== Task instructions ==
In the listing below, find the line that contains "Write part 3" and the line that contains "return [(cx +". Quote both and every line between them, exactly, and nothing more.

== Raw records ==
Begin

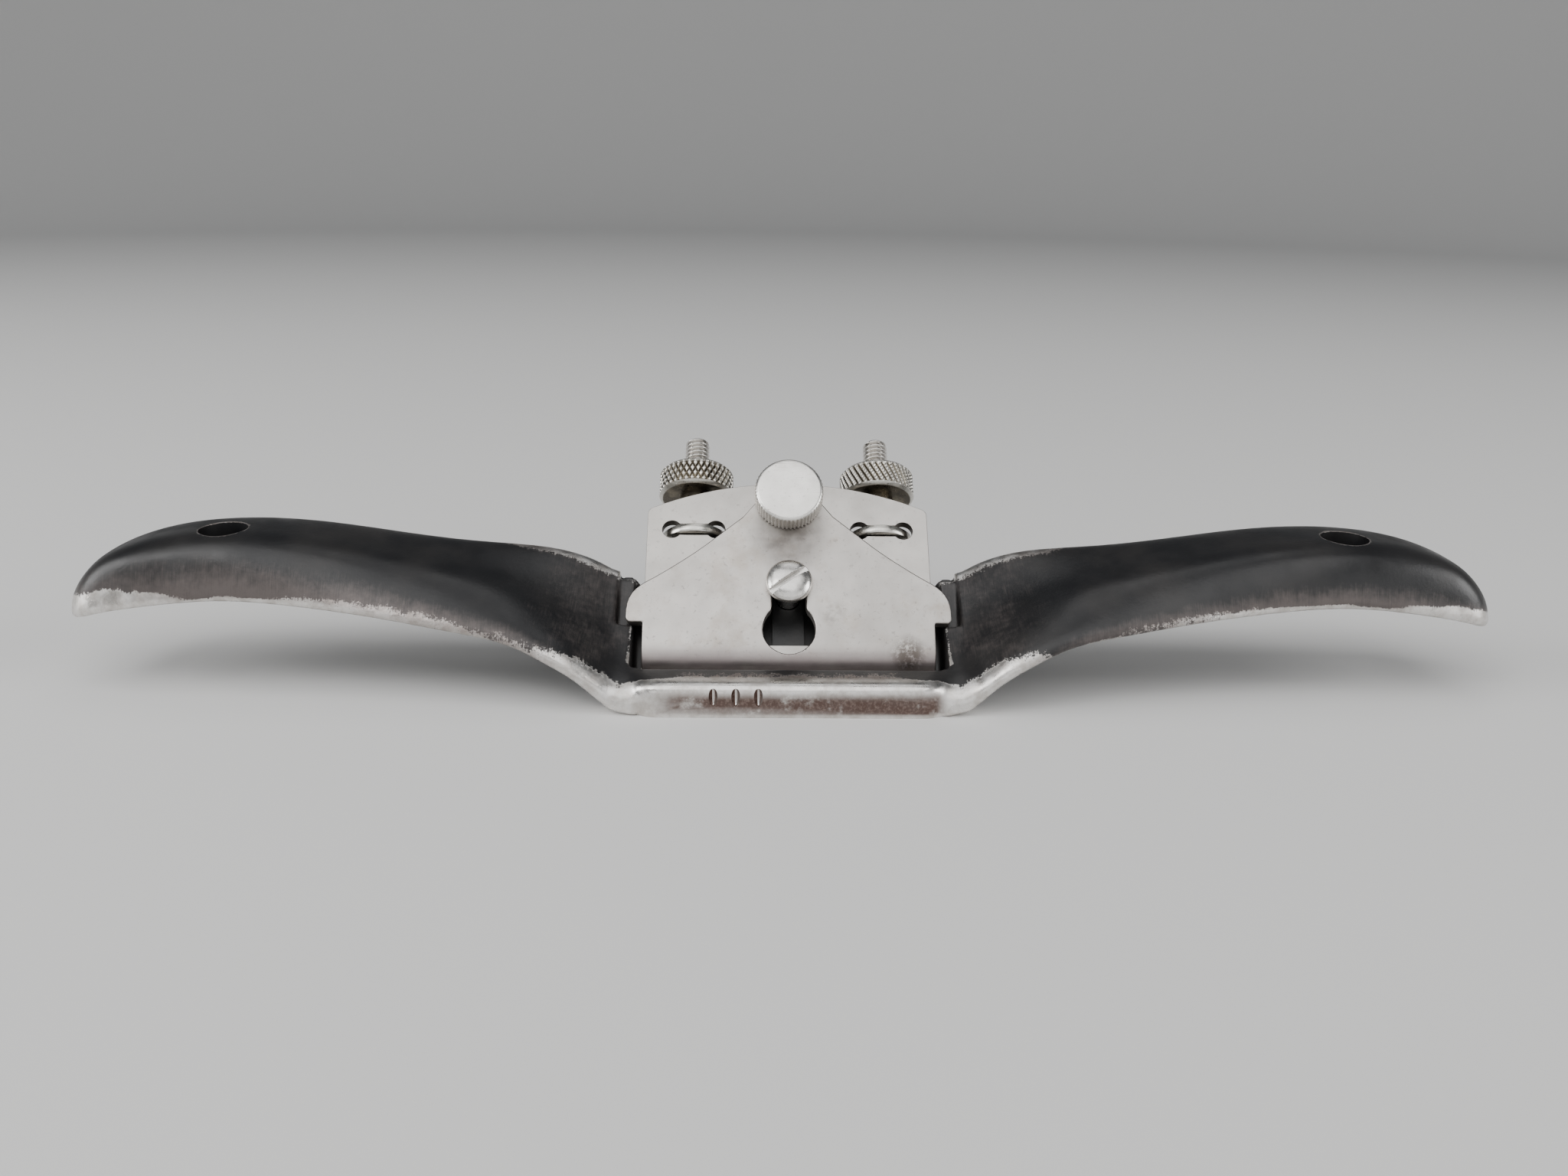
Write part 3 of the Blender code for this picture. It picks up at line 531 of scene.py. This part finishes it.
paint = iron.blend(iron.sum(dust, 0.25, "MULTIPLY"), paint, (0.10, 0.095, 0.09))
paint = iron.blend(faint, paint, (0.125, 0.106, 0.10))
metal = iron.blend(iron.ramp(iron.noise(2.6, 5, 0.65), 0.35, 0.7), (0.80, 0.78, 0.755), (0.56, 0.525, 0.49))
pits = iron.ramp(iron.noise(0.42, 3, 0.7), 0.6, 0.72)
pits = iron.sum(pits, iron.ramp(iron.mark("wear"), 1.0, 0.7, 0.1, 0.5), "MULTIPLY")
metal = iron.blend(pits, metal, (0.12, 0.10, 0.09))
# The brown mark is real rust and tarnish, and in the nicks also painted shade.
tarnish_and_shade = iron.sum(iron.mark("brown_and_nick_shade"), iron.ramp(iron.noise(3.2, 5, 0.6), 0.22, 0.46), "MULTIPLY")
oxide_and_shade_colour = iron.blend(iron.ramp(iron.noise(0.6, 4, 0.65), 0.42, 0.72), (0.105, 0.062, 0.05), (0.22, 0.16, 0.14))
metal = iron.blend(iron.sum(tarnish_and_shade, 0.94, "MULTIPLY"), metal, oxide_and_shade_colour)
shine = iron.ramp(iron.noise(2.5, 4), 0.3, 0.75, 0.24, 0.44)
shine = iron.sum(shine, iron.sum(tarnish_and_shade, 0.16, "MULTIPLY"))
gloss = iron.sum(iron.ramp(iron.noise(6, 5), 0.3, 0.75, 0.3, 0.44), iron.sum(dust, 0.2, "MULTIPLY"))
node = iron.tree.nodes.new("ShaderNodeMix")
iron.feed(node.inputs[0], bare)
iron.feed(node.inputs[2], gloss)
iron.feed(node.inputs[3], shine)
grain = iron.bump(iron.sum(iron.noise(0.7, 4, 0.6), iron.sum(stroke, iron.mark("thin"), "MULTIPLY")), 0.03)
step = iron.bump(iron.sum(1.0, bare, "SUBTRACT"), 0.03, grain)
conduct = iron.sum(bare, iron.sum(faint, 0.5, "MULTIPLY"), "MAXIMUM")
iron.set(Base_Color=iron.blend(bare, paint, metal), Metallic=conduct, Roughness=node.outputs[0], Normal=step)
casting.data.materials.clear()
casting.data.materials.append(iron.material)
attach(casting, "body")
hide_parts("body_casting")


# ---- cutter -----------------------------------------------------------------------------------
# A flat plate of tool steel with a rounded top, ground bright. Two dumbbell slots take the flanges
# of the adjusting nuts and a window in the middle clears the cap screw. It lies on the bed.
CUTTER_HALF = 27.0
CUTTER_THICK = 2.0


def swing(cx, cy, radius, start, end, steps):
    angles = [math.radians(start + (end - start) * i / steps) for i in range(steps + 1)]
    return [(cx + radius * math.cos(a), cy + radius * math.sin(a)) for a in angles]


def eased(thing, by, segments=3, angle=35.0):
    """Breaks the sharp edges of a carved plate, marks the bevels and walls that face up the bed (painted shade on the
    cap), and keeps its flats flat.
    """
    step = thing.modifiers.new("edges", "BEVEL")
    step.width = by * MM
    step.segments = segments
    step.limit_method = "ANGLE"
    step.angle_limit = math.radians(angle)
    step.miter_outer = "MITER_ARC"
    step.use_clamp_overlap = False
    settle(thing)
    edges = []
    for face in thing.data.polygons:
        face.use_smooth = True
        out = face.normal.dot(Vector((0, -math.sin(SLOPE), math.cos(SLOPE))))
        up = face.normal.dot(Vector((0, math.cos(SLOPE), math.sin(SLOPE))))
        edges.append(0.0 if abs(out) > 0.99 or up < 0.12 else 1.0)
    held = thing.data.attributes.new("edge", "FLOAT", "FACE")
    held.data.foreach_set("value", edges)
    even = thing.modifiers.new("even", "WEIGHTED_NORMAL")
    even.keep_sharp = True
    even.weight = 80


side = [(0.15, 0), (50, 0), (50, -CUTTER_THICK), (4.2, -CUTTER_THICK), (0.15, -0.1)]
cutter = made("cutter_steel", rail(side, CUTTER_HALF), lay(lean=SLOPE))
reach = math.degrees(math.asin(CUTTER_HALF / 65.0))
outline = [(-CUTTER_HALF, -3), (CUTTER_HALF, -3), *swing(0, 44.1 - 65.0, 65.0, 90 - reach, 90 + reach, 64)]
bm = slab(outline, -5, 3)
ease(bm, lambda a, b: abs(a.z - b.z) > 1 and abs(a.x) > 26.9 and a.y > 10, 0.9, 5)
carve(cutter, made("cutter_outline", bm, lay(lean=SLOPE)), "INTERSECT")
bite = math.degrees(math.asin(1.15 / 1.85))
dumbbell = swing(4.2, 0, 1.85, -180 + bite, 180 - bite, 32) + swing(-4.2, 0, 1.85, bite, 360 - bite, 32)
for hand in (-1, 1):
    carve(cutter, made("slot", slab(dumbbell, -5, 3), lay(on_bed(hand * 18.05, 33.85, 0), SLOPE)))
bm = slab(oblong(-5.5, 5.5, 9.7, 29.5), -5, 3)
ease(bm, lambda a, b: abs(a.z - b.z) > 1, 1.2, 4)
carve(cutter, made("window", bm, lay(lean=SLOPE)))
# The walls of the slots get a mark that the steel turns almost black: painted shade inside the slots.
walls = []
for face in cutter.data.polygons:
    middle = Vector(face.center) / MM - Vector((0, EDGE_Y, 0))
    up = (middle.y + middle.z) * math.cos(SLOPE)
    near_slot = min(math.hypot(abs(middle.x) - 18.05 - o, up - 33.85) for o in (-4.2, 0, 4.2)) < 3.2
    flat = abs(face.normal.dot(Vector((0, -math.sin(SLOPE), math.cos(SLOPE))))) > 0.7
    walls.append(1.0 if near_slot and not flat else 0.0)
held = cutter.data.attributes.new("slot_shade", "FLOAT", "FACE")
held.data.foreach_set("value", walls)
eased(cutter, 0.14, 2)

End
Begin

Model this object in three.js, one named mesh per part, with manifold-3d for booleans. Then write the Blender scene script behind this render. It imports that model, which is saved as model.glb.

End

== Final answer ==
Write part 3 of the Blender code for this picture. It picks up at line 531 of scene.py. This part finishes it.
paint = iron.blend(iron.sum(dust, 0.25, "MULTIPLY"), paint, (0.10, 0.095, 0.09))
paint = iron.blend(faint, paint, (0.125, 0.106, 0.10))
metal = iron.blend(iron.ramp(iron.noise(2.6, 5, 0.65), 0.35, 0.7), (0.80, 0.78, 0.755), (0.56, 0.525, 0.49))
pits = iron.ramp(iron.noise(0.42, 3, 0.7), 0.6, 0.72)
pits = iron.sum(pits, iron.ramp(iron.mark("wear"), 1.0, 0.7, 0.1, 0.5), "MULTIPLY")
metal = iron.blend(pits, metal, (0.12, 0.10, 0.09))
# The brown mark is real rust and tarnish, and in the nicks also painted shade.
tarnish_and_shade = iron.sum(iron.mark("brown_and_nick_shade"), iron.ramp(iron.noise(3.2, 5, 0.6), 0.22, 0.46), "MULTIPLY")
oxide_and_shade_colour = iron.blend(iron.ramp(iron.noise(0.6, 4, 0.65), 0.42, 0.72), (0.105, 0.062, 0.05), (0.22, 0.16, 0.14))
metal = iron.blend(iron.sum(tarnish_and_shade, 0.94, "MULTIPLY"), metal, oxide_and_shade_colour)
shine = iron.ramp(iron.noise(2.5, 4), 0.3, 0.75, 0.24, 0.44)
shine = iron.sum(shine, iron.sum(tarnish_and_shade, 0.16, "MULTIPLY"))
gloss = iron.sum(iron.ramp(iron.noise(6, 5), 0.3, 0.75, 0.3, 0.44), iron.sum(dust, 0.2, "MULTIPLY"))
node = iron.tree.nodes.new("ShaderNodeMix")
iron.feed(node.inputs[0], bare)
iron.feed(node.inputs[2], gloss)
iron.feed(node.inputs[3], shine)
grain = iron.bump(iron.sum(iron.noise(0.7, 4, 0.6), iron.sum(stroke, iron.mark("thin"), "MULTIPLY")), 0.03)
step = iron.bump(iron.sum(1.0, bare, "SUBTRACT"), 0.03, grain)
conduct = iron.sum(bare, iron.sum(faint, 0.5, "MULTIPLY"), "MAXIMUM")
iron.set(Base_Color=iron.blend(bare, paint, metal), Metallic=conduct, Roughness=node.outputs[0], Normal=step)
casting.data.materials.clear()
casting.data.materials.append(iron.material)
attach(casting, "body")
hide_parts("body_casting")


# ---- cutter -----------------------------------------------------------------------------------
# A flat plate of tool steel with a rounded top, ground bright. Two dumbbell slots take the flanges
# of the adjusting nuts and a window in the middle clears the cap screw. It lies on the bed.
CUTTER_HALF = 27.0
CUTTER_THICK = 2.0


def swing(cx, cy, radius, start, end, steps):
    angles = [math.radians(start + (end - start) * i / steps) for i in range(steps + 1)]
    return [(cx + radius * math.cos(a), cy + radius * math.sin(a)) for a in angles]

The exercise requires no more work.